A BUDGET result that was better than expected will allow Moyne Shire to pay off a loan and put more money back into the community in the future.
A report presented to the council last week revealed a “favourable 2016/17 cash result of $1.568 million”.
Councillors voted in favour of paying off the remainder of a loan valued at $833,310 and its additional “break costs” of $58,460.
There was also unanimous support to put the remainder of the funds into a “surplus fund for future opportunities and budget variations”.
The report said the budget result came from better-than-expected revenue from external works the shire had done for third parties such as VicRoads, “favourable operating results” in aged care, planning and building services, and Mt Shadwell quarry, as well as “unbudgeted land sales”.
Paying off the loan earlier than its 2021 deadline was expected to save the council a further $74,796 in interest, and will leave the shire with only one remaining loan.
Moyne Shire’s director of community and corporate support Kevin Leddin said this meant Moyne had one of the lowest debt levels of all Victorian councils.
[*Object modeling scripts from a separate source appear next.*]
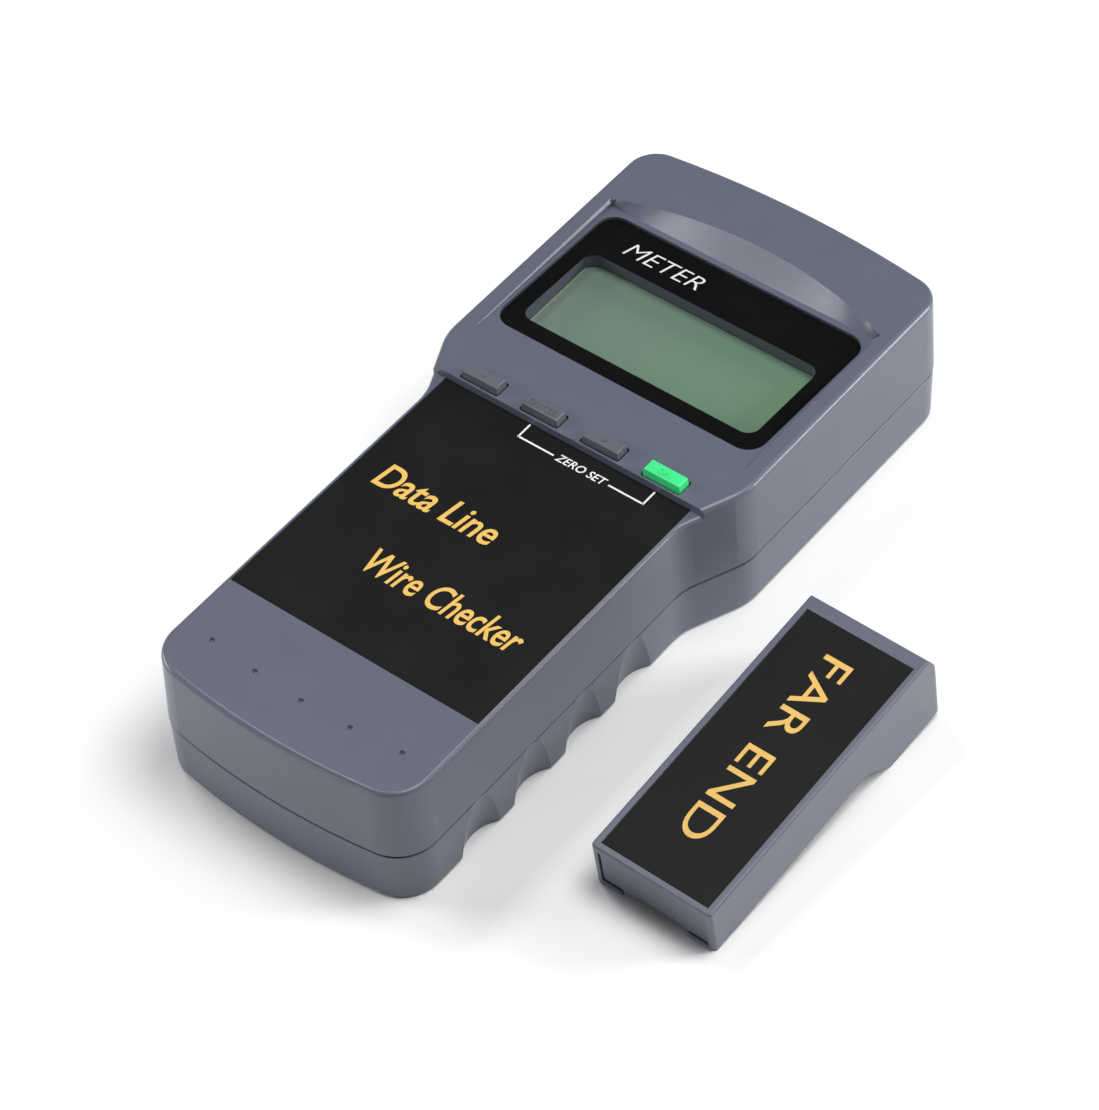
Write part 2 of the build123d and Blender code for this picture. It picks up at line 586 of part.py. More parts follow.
def chip(x, y, width, length, height):
    """Component that stands on top of the main board."""
    return block((x - width / 2, y - length / 2, BOARD_TOP_Z),
                 (x + width / 2, y + length / 2, BOARD_TOP_Z + height))


def screw(x, y, seat_z, tip_z, radius, head_radius, head_height):
    """Cross-head screw with its head below the seat."""
    body = rod(x, y, seat_z, tip_z, radius) + rod(x, y, seat_z - head_height, seat_z, head_radius)
    arm, depth = head_radius * 0.55, head_height * 0.45
    low_z = seat_z - head_height
    for half_x, half_y in ((arm, 0.3), (0.3, arm)):
        body -= block((x - half_x, y - half_y, low_z - 1), (x + half_x, y + half_y, low_z + depth))
    return body


def case_screws():
    """The four screws that hold the case together."""
    screws = [screw(x, y, HEAD_SEAT_Z, HEAD_CEILING_Z - 2, SCREW_RADIUS, SCREW_HEAD_RADIUS, SCREW_HEAD_HEIGHT)
              for x, y in CASE_SCREWS_HEAD]
    screws += [screw(x, y, HANDLE_SEAT_Z, 22, SCREW_RADIUS, SCREW_HEAD_RADIUS, SCREW_HEAD_HEIGHT)
               for x, y in CASE_SCREWS_HANDLE]
    return Compound(children=screws)


def remote_solid():
    """Full outer form of the remote, without hollows."""
    lean = [(REMOTE_LENGTH + y, z) for y, z in REMOTE_END_LEAN]
    side = ThreePointArc(*lean)
    side += Polyline(lean[2], (REMOTE_LENGTH, -REMOTE_END_DEPTH), (REMOTE_STEP_Y, -REMOTE_STEP_DEPTH),
                     (REMOTE_RAMP_Y, -REMOTE_THIN), (0, -REMOTE_THIN), (0, 0), lean[0])
    profile = make_face(side)
    ridge = [v for v in profile.vertices() if v.Y > -0.01 and v.X > 1]
    solid = extrude(Plane.YZ * fillet(ridge, REMOTE_END_RADIUS), REMOTE_WIDTH / 2, both=True)
    body = block((-REMOTE_WIDTH / 2, 0, -REMOTE_STEP_DEPTH - 1), (REMOTE_WIDTH / 2, REMOTE_LENGTH, 0))
    body = fillet(body.edges().filter_by(Axis.Z).group_by(Axis.Y)[-1], REMOTE_CORNER_RADIUS)
    body = fillet(body.edges().filter_by(Axis.Z).group_by(Axis.Y)[0], REMOTE_THIN_CORNER_RADIUS)
    return solid & fillet(body.edges().group_by(Axis.Z)[-1], REMOTE_EDGE_RADIUS)


def trapezoid_bar(foot, top, low_z, high_z, low_y, high_y):
    """Bar along Y whose section narrows upward."""
    section = Polyline((-foot / 2, low_z), (foot / 2, low_z), (top / 2, high_z), (-top / 2, high_z), close=True)
    return Pos(0, high_y, 0) * extrude(Plane.XZ * make_face(section), high_y - low_y)


def channel(growth, low_y, high_y):
    """Space of the groove along the remote's underside, grown evenly."""
    slope = (CHANNEL_FOOT_WIDTH - CHANNEL_TOP_WIDTH) / CHANNEL_HEIGHT
    low_z, high_z = -REMOTE_THIN - 1, -REMOTE_THIN + CHANNEL_HEIGHT + growth
    foot = CHANNEL_FOOT_WIDTH + 2 * growth + slope
    top = CHANNEL_TOP_WIDTH + 2 * growth - slope * growth
    return trapezoid_bar(foot, top, low_z, high_z, low_y, high_y)


def remote_cavity():
    """Inside of the remote, open at the thin end."""
    wall = REMOTE_WALL
    lean_low, lean_high = REMOTE_END_LEAN[2], REMOTE_END_LEAN[0]
    side = Polyline((-1, -wall), (REMOTE_LENGTH + lean_high[0] - wall, -wall),
                    (REMOTE_LENGTH + lean_low[0] - wall, lean_low[1]),
                    (REMOTE_LENGTH - wall, -REMOTE_END_DEPTH + REMOTE_FLOOR),
                    (REMOTE_STEP_Y, -REMOTE_STEP_DEPTH + REMOTE_FLOOR),
                    (REMOTE_RAMP_Y + 0.6, -REMOTE_THIN + REMOTE_FLOOR),
                    (-1, -REMOTE_THIN + REMOTE_FLOOR), close=True)
    return extrude(Plane.YZ * make_face(side), REMOTE_WIDTH / 2 - wall, both=True)


def remote_case():
    """Sleeve of the remote with its thick end, underside rails and board stakes."""
    case = remote_solid() - remote_cavity()
    case -= trapezoid_bar(CHANNEL_FOOT_WIDTH, CHANNEL_FOOT_WIDTH, -REMOTE_THIN - 1,
                          -REMOTE_THIN + REMOTE_FLOOR + 1, -1, CHANNEL_END_Y)
    half = REMOTE_LABEL_WIDTH / 2 + LABEL_GAP
    case -= block((-half, REMOTE_LABEL_Y - LABEL_GAP, -LABEL_RECESS),
                  (half, REMOTE_LABEL_Y + REMOTE_LABEL_LENGTH + LABEL_GAP, 1))
    for x, y in REMOTE_STAKES:
        case += rod(x, y, REMOTE_BOARD_TOP, -REMOTE_WALL, 1.6)
        case += rod(x, y, REMOTE_BOARD_TOP - REMOTE_BOARD_THICKNESS - 0.5, -REMOTE_WALL, REMOTE_STAKE_RADIUS)
    for x, y in REMOTE_SCREWS:
        case -= rod(x, y, -REMOTE_THIN - 1, -REMOTE_THIN + 3, REMOTE_SCREW_RADIUS + 0.15)
        case -= rod(x, y, -REMOTE_THIN - 1, -REMOTE_THIN + REMOTE_SCREW_HEAD_HEIGHT,
                    REMOTE_SCREW_HEAD_RADIUS + 0.15)
    case -= Pos(0, REMOTE_JACK_FRONT_Y, REMOTE_BOARD_TOP - REMOTE_BOARD_THICKNESS) * jack_opening()
    return case


def remote_base():
    """Base of the remote: the grooved underside, its flanges and the end panel."""
    floor_z = -REMOTE_THIN + REMOTE_FLOOR
    low_y = REMOTE_PANEL_INSET
    panel_y = low_y + REMOTE_PANEL_THICKNESS
    high_y = CHANNEL_END_Y - REMOTE_PANEL_GAP
    half = REMOTE_WIDTH / 2 - REMOTE_WALL - REMOTE_PANEL_GAP
    base = block((-half, low_y, floor_z + REMOTE_PANEL_GAP), (half, panel_y, -REMOTE_WALL - REMOTE_PANEL_GAP))
    base += block((-REMOTE_FLANGE_HALF, panel_y - 0.1, floor_z),
                  (REMOTE_FLANGE_HALF, high_y, floor_z + REMOTE_FLANGE_THICKNESS))
    tray_half = CHANNEL_FOOT_WIDTH / 2 - 0.2
    base += block((-tray_half, low_y, -REMOTE_THIN), (tray_half, high_y, floor_z + REMOTE_FLANGE_THICKNESS))
    above_floor = block((-half, low_y, floor_z), (half, high_y, -REMOTE_WALL - 1))
    base += channel(CHANNEL_WALL, low_y, high_y) & above_floor
    base -= channel(0, -1, high_y - REMOTE_PANEL_THICKNESS)
    for x, y in REMOTE_SCREWS:
        base += rod(x, y, floor_z, floor_z + 3.2, 1.9)
        base -= rod(x, y, floor_z - 1, floor_z + 2.6, REMOTE_SCREW_RADIUS)
    return base


def remote_board():
    """Circuit board under the remote's face."""
    low_z = REMOTE_BOARD_TOP - REMOTE_BOARD_THICKNESS
    board = block((-REMOTE_BOARD_HALF, REMOTE_BOARD_LOW_Y, low_z),
                  (REMOTE_BOARD_HALF, REMOTE_BOARD_HIGH_Y, REMOTE_BOARD_TOP))
    for x, y in REMOTE_STAKES:
        board -= rod(x, y, low_z - 1, REMOTE_BOARD_TOP + 1, REMOTE_STAKE_RADIUS + 0.1)
    return board


def remote_resistors():
    """Two rows of small identification resistors under the remote's board."""
    top_z = REMOTE_BOARD_TOP - REMOTE_BOARD_THICKNESS
    parts = []
    for index in range(8):
        x, y = -6.0 + 12.0 * (index % 2), 18.0 + 7.0 * (index // 2)
        parts.append(block((x - 1.6, y - 0.8, top_z - 0.7), (x + 1.6, y + 0.8, top_z)))
    return Compound(children=parts)


def remote_screws():
    """The two small screws through the rails into the base."""
    seat_z = -REMOTE_THIN + REMOTE_SCREW_HEAD_HEIGHT
    screws = [screw(x, y, seat_z, seat_z + 2.8, REMOTE_SCREW_RADIUS, REMOTE_SCREW_HEAD_RADIUS,
                    REMOTE_SCREW_HEAD_HEIGHT - 0.2) for x, y in REMOTE_SCREWS]
    return Compound(children=screws)


REMOTE_HEIGHT = REMOTE_THIN * math.cos(math.radians(REMOTE_TILT))
REMOTE_PLACE = Pos(REMOTE_X, REMOTE_Y, REMOTE_HEIGHT) * Rot(0, 0, REMOTE_TURN) * Rot(REMOTE_TILT, 0, 0)

nodes = {}
nodes["front_shell"] = front_shell()
nodes["back_shell"] = back_shell()
nodes["front_label"] = block((-LABEL_WIDTH / 2, STEP_Y - LABEL_LENGTH, HANDLE_Z - LABEL_RECESS),
                             (LABEL_WIDTH / 2, STEP_Y - 0.05, HANDLE_Z - LABEL_RECESS + LABEL_THICKNESS))
nodes["display_window"] = rounded_block(WINDOW_FRAME, WINDOW_WIDTH, WINDOW_LENGTH, -WINDOW_THICKNESS, 0,
                                        WINDOW_CORNER)
nodes["display_mask"] = rounded_block(WINDOW_FRAME, WINDOW_WIDTH, WINDOW_LENGTH,
                                      -WINDOW_THICKNESS - MASK_THICKNESS, -WINDOW_THICKNESS, WINDOW_CORNER)
nodes["display_mask"] -= rounded_block(VIEW_FRAME, VIEW_WIDTH, VIEW_LENGTH, -3, 1, VIEW_CORNER)
nodes["lcd_glass"] = plate_at_view(LCD_WIDTH, LCD_LENGTH, LCD_TOP_Z - LCD_THICKNESS, LCD_TOP_Z)
nodes["lcd_backlight"] = plate_at_view(BACKLIGHT_WIDTH, BACKLIGHT_LENGTH, BOARD_TOP_Z,
                                       BOARD_TOP_Z + BACKLIGHT_THICKNESS)
nodes["lcd_frame"] = lcd_frame()
nodes["lcd_contact_strips"] = contact_strips()
nodes["main_board"] = main_board()
nodes["microcontroller"] = chip(0, -8, 14, 14, 1.6)
nodes["switching_chips"] = Compound(children=[chip(x, -24, 4, 10, 1.8) for x in (-12, 0, 12)])
nodes["crystal"] = chip(14, -6, 4.6, 11, 3.6)
nodes["capacitors"] = Compound(children=[rod(x, -8, BOARD_TOP_Z, BOARD_TOP_Z + 6, 2.5) for x in (-20, -13)])
for number, x in enumerate(KEY_XS, start=1):
    nodes[f"key_cap_{number}"] = key_cap(x)
    nodes[f"key_plunger_{number}"] = rod(x, KEY_Y, PLUNGER_BOTTOM_Z, PLUNGER_TOP_Z, PLUNGER_RADIUS)
nodes["key_switches"] = switch_bodies()
for name, x in zip(("line_jack", "loopback_jack"), JACK_XS):
    place = Pos(x, JACK_FRONT_Y, BOARD_BOTTOM_Z)
    nodes[name] = place * jack()
    nodes[f"{name}_contacts"] = place * jack_contacts()
nodes["battery_door"] = battery_door()
nodes["battery"] = battery()
nodes["battery_terminals"] = battery_studs()
nodes["battery_snap"] = battery_snap()
for name, x in LEAD_XS.items():
    nodes[name] = battery_lead(x)
nodes["case_screws"] = case_screws()
nodes["board_screws"] = Compound(children=[
    screw(x, y, BOARD_BOTTOM_Z, HEAD_CEILING_Z - 2, BOARD_SCREW_RADIUS, BOARD_SCREW_HEAD_RADIUS,
          BOARD_SCREW_HEAD_HEIGHT) for x, y in BOARD_SCREWS])

remote_nodes = {}
remote_nodes["remote_case"] = remote_case()
remote_nodes["remote_base"] = remote_base()
remote_nodes["remote_label"] = block(
    (-REMOTE_LABEL_WIDTH / 2, REMOTE_LABEL_Y, -LABEL_RECESS),
    (REMOTE_LABEL_WIDTH / 2, REMOTE_LABEL_Y + REMOTE_LABEL_LENGTH, -LABEL_RECESS + LABEL_THICKNESS))
remote_nodes["remote_board"] = remote_board()
remote_nodes["remote_resistors"] = remote_resistors()
remote_nodes["remote_screws"] = remote_screws()
jack_place = Pos(0, REMOTE_JACK_FRONT_Y, REMOTE_BOARD_TOP - REMOTE_BOARD_THICKNESS)
remote_nodes["remote_jack"] = jack_place * jack()
remote_nodes["remote_jack_contacts"] = jack_place * jack_contacts()
for name, shape in remote_nodes.items():
    nodes[name] = REMOTE_PLACE * shape

os.makedirs("parts", exist_ok=True)
for name, shape in nodes.items():
    export_step(shape, f"parts/{name}.step")
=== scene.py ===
"""Looks of the hand-held network cable tester and its wire-map remote.

Lengths in this script are millimetres unless a name says otherwise; MM turns them into metres.
"""
import math

import bmesh
import bpy
from mathutils import Matrix, Vector


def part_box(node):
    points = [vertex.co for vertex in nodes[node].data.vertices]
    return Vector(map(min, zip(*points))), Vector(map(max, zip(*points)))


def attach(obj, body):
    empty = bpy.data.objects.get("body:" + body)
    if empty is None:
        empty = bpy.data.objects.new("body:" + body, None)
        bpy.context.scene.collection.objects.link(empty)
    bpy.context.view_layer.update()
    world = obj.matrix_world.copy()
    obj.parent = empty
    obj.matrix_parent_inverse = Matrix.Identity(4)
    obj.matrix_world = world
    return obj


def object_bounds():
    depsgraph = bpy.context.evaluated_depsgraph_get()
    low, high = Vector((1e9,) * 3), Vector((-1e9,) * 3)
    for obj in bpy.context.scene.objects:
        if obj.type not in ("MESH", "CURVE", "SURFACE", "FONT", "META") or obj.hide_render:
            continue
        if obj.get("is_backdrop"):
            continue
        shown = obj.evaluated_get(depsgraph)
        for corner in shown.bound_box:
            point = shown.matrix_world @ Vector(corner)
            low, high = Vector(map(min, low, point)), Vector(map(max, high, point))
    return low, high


MM = 0.001
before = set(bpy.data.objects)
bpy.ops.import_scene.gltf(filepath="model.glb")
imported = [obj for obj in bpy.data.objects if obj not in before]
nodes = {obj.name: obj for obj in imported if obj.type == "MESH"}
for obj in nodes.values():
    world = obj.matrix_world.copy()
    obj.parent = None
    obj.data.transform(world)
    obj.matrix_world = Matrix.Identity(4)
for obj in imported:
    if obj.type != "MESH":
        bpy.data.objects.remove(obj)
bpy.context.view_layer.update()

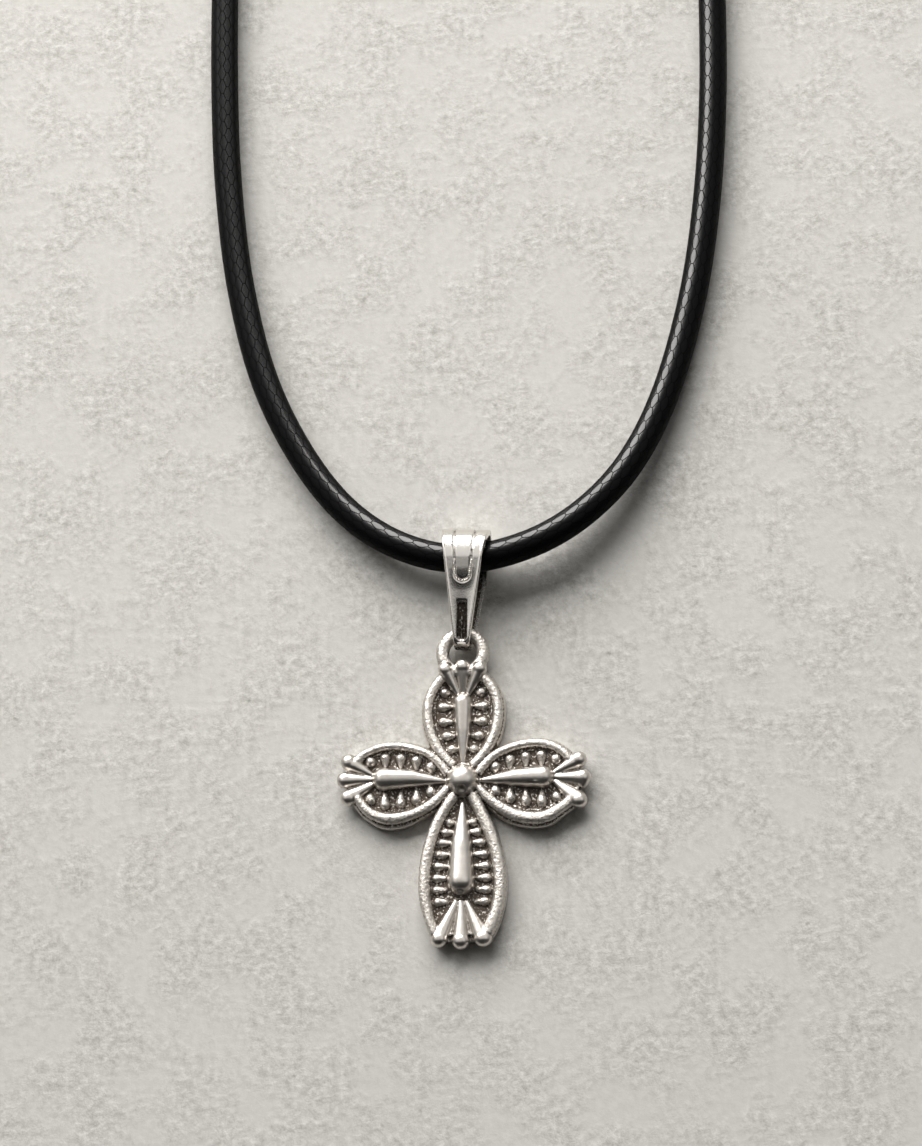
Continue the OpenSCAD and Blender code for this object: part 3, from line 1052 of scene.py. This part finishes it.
def bail_relief(down, x, half):
    """Height of the bail's relief, and how dark it is."""
    edge = edge_distance(down, x, half)
    on_front = smooth_step(down, SIDE_RIM_FROM - 1, SIDE_RIM_FROM) * (down < RIM_TURNS_AT + 0.1)
    beside_rim = np.abs(edge - 0.5 * SIDE_RIM_W)
    rim = smooth_step(-beside_rim, -0.5 * SIDE_RIM_W, -0.1 * SIDE_RIM_W) * on_front
    inner = np.maximum(half - SIDE_RIM_W, 0.1)
    trough = smooth_step(down, TROUGH_FROM, TROUGH_FROM + 2.5)
    trough = trough * smooth_step(edge, SIDE_RIM_W * 0.8, SIDE_RIM_W * 1.3)
    dip = trough * np.clip(1 - (x / inner) ** 2, 0, 1) * (down < RIM_TURNS_AT)
    leg = smooth_step(-leg_distance(down, x), -LEG_W * 0.5, -LEG_W * 0.3)
    leg = leg * smooth_step(down, LEG_BEHIND, LEG_BEHIND + 0.8) * (down < LEG_END + 2)
    slot, seam = slot_relief(down, x)
    height = SIDE_RIM_UP * rim - TROUGH_DEEP * dip - LEG_DEEP * leg
    height = height - SLOT_DEEP * (slot - SEAM_SHARE * seam)
    height = height - EDGE_DEEP * smooth_step(np.abs(x) - half, -EDGE_W, 0)

    # Painted shade where the tip turns down round the ring
    under = smooth_step(down, RIM_TURNS_AT, RIM_TURNS_AT + 0.15) * smooth_step(-down, -11.5, -10.5)
    in_u = (down < LEG_END + LEG_V) * (np.abs(x) < leg_v(down)) * smooth_step(down, -0.4, 1.2)
    dark = slot * (0.8 + 0.2 * smooth_step(down, SLOT_FROM, SEAM_FROM)) - SEAM_SHARE * seam
    dark = dark + 0.6 * leg * (1 - rim) + 0.16 * dip + 0.75 * under + 0.15 * in_u
    return height, np.clip(dark, 0, 1)


def milgrain(profile):
    """The row of small beads that lies in the U, no two of them quite alike."""
    clear()
    bpy.ops.mesh.primitive_uv_sphere_add(segments=10, ring_count=6, radius=MILGRAIN_R)
    bead = bpy.context.object
    leg_run = LEG_END - MILGRAIN_FROM
    whole = 2 * leg_run + math.pi * LEG_V
    beads = []
    chance = random.Random(3)
    for step in range(round(whole / MILGRAIN_STEP) + 1):
        far = min(step * MILGRAIN_STEP, whole)
        if far < leg_run:
            down = LEG_END - leg_run + far
            x = -leg_v(down)
        elif far < leg_run + math.pi * LEG_V:
            turn = (far - leg_run) / LEG_V
            down, x = LEG_END + LEG_V * math.sin(turn), -LEG_V * math.cos(turn)
        else:
            down = LEG_END - (far - leg_run - math.pi * LEG_V)
            x = leg_v(down)
        copy = bead.copy()
        copy.data = bead.data.copy()
        bpy.context.scene.collection.objects.link(copy)
        copy.scale = [chance.uniform(*MILGRAIN_SIZES)] * 3
        x += chance.uniform(-MILGRAIN_STRAY, MILGRAIN_STRAY)
        copy.location = on_bail(profile, down, x, MILGRAIN_R * 0.2 - LEG_DEEP)
        beads.append(copy)
    bpy.data.objects.remove(bead)
    return joined(beads, "milgrain")


def bail_sheet(profile):
    """The plain sheet wrapped round the cord and the ring, the number of its outer vertices, and
    for each vertex how far down the front and how far across it lies, and half the width there."""
    clear()
    bpy.ops.mesh.primitive_grid_add(x_subdivisions=BAIL_COLUMNS, y_subdivisions=BAIL_ROWS, size=2)
    obj = bpy.context.object
    grid = points_of(obj)
    down = (grid[:, 1] + 1) / 2 * profile.far[-1] - profile.front
    flat = on_bail(profile, down, 0, 0)
    half = bail_half_width(flat[:, 1])
    flat[:, 0] = grid[:, 0] * half
    set_points(obj, flat)
    measures = {"down": down, "across": flat[:, 0], "half": half}
    for name, values in measures.items():
        give_value(obj, name, values)
    edit(obj)
    bpy.ops.mesh.remove_doubles(threshold=0.001)
    bpy.ops.mesh.normals_make_consistent(inside=False)
    done()
    outer = len(obj.data.vertices)
    apply_modifier(obj, "SOLIDIFY", thickness=BAIL_T, offset=-1, use_even_offset=True)
    return obj, outer, [take_value(obj, name) for name in measures]


def make_bail():
    """The bail: one sheet wrapped round the cord and the ring, with relief on its front."""
    profile = bail_profile()
    obj, outer, (down, x, half) = bail_sheet(profile)
    height, dark = bail_relief(down, x, half)
    height[outer:] = 0
    # Painted shade on the sheet's inner side, darkest away from its edges
    dark[outer:] = 0.45 + 0.5 * smooth_step(half[outer:] - np.abs(x[outer:]), 0.3, 0.45)
    co = points_of(obj)
    co += on_bail(profile, down, 0, height) - on_bail(profile, down, 0, 0)
    on_back = smooth_step(down, RIM_TURNS_AT + 0.8, RIM_TURNS_AT + 2.2)
    to_fold = profile.far[-1] - profile.front - down
    co[:, 0] += BACK_SHIFT * on_back * smooth_step(to_fold, 0, 3)
    set_points(obj, co)
    grains = milgrain(profile)
    give_value(obj, "patina", dark)
    give_value(grains, "patina", np.zeros(len(grains.data.vertices)))
    obj = joined([obj, grains], "folded_bail")
    set_points(obj, turned(points_of(obj), -BAIL_TURN, TIP_MID[0]))
    keep_above_floor(obj)
    shrink(obj)
    bpy.ops.object.shade_smooth_by_angle(angle=math.radians(50))
    paint(obj, polished_silver())
    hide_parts("bail")
    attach(obj, "root")


# Floor and lights


def make_floor():
    clear()
    bpy.ops.mesh.primitive_plane_add(size=FLOOR_SIDE)
    floor = bpy.context.object
    floor.name = "floor"
    paint(floor, plaster())


def make_light(name, at, aim, size, power, on_floor=True):
    """A soft rectangular light, with its places in millimetres. One that isn't for the floor is
    seen only in what mirrors it."""
    data = bpy.data.lights.new(name, "AREA")
    data.shape = "RECTANGLE"
    data.size, data.size_y = size[0] * MM, size[1] * MM
    data.energy = power
    data.color = LAMP_COLOUR
    lamp = bpy.data.objects.new(name, data)
    bpy.context.scene.collection.objects.link(lamp)
    lamp.location = Vector(at) * MM
    lamp.rotation_mode = "QUATERNION"
    lamp.rotation_quaternion = (Vector(aim) - Vector(at)).to_track_quat("-Z", "Y")
    lamp.visible_diffuse = on_floor


def make_lights():
    """A wide window from the top of the picture, a white board that only metal mirrors, and a
    room that is bright towards the window, and dark towards the viewer and straight overhead."""
    make_light("board", at=(0, 120, 700), aim=(0, 120, 0), size=(2400, 670), power=3.7, on_floor=False)
    make_light("window", at=(-220, 665, 440), aim=(0, 20, 0), size=(1000, 560), power=15.2)
    scene = bpy.context.scene
    scene.view_settings.view_transform = "Standard"
    world = bpy.data.worlds.new("room")
    scene.world = world
    sky = Graph(world, "Background", {"Color": ROOM_COLOUR})
    way = sky.add("ShaderNodeTexCoord", output="Generated")
    north = sky.fade(sky.part(way, "Y"), low=-0.4, high=0.6, start=0.02, end=0.55)
    overhead = sky.fade(sky.part(way, "Z"), low=0.75, high=0.92, start=1.0, end=0.0)
    sky.feed("Strength", north * overhead)


make_camera()
cord, cord_line = make_cord()
paint(cord, black_wax())
make_cross()
make_bail()
paint(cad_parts["clasp"], plain_steel())
(cord_line * MM).tolist()
make_floor()
make_lights()
clear()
The money left after paying the loan will top up a surplus fund, which had about $200,000 remaining after last financial year. Mr Leddin said it meant the council now had access to about $800,000 for funding opportunities where matched contributions are required, or other budget variations.
Cr Jill Parker said it was a good example of Moyne’s “frugal and astute” approach to budgeting, while Cr Daniel Meade said it meant the council could reduce debt while taking advantage of opportunities that (arise) in the next 12 months.